* _WHAT TO WORK ON_:
For the material that follows, list every line containing the word "bending".

--- Start of EXERCISE INPUT ---

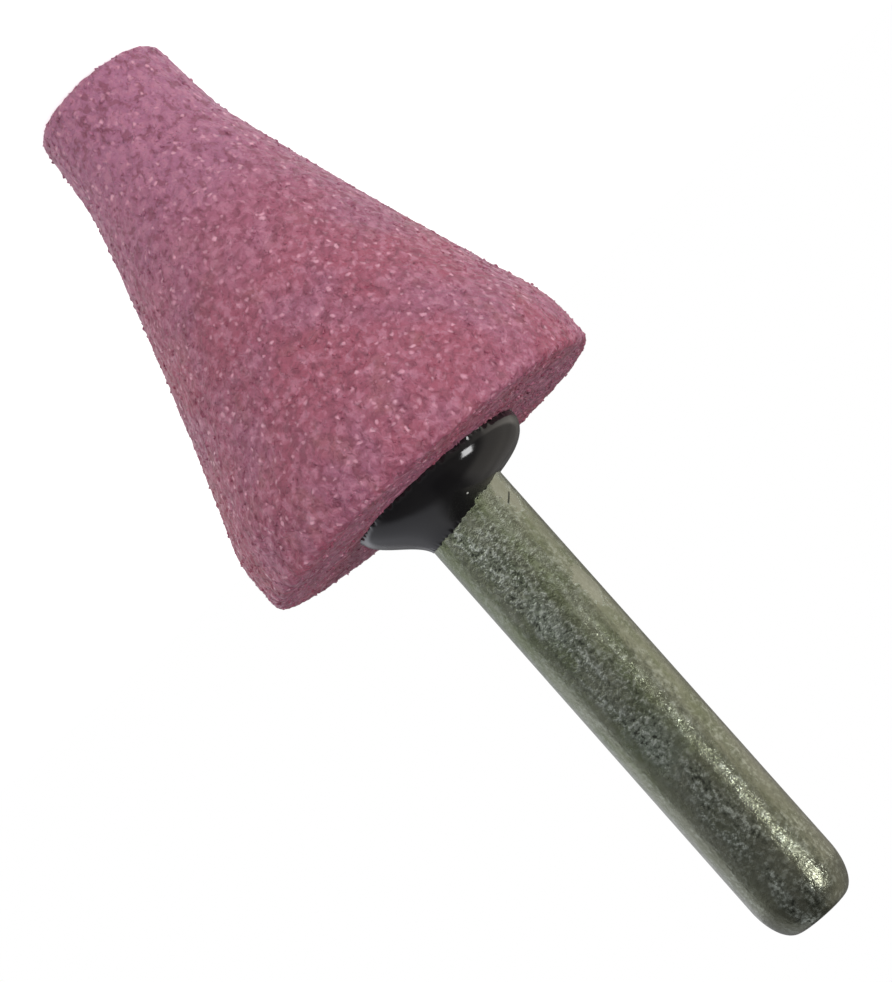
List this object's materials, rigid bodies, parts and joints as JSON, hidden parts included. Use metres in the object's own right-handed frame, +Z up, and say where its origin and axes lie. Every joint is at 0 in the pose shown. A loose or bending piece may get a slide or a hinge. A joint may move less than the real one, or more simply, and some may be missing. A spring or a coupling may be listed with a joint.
{
  "type": "mounted point",
  "caption": "Cone-shaped abrasive grinding head with a blunt nose, cemented with black epoxy onto a plain round steel shank for a die grinder.",
  "frame": {"origin": "middle of the nose's flat end, which the point stands on", "axes": "+Z up the tool's axis, from the nose towards the free end of the shank; +X towards the side where the epoxy climbs highest"},
  "size_m": [0.0254, 0.0254, 0.0674],
  "materials": {
    "abrasive": "coarse vitrified pink aluminium-oxide grain, matt with small glints",
    "epoxy": "glossy black epoxy, cured as it flowed",
    "steel": "dull, mottled zinc-plated steel with a greenish cast"
  },
  "bodies": {
    "root": {"abrasive_head": "abrasive", "cement_collar": "epoxy", "steel_shank": "steel"}
  },
  "joints": []
}
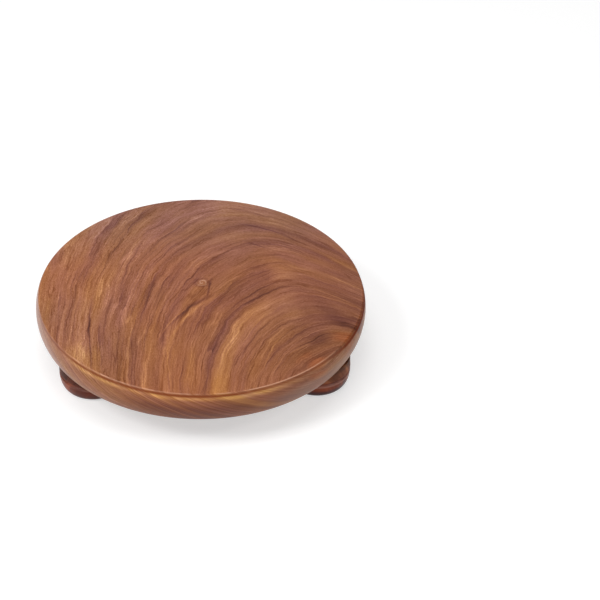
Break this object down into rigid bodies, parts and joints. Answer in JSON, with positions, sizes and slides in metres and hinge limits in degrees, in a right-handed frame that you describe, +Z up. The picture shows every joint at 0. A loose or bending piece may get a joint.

--- End of EXERCISE INPUT ---

* _EXERCISE OUTPUT_:
List this object's materials, rigid bodies, parts and joints as JSON, hidden parts included. Use metres in the object's own right-handed frame, +Z up, and say where its origin and axes lie. Every joint is at 0 in the pose shown. A loose or bending piece may get a slide or a hinge. A joint may move less than the real one, or more simply, and some may be missing. A spring or a coupling may be listed with a joint.
Break this object down into rigid bodies, parts and joints. Answer in JSON, with positions, sizes and slides in metres and hinge limits in degrees, in a right-handed frame that you describe, +Z up. The picture shows every joint at 0. A loose or bending piece may get a joint.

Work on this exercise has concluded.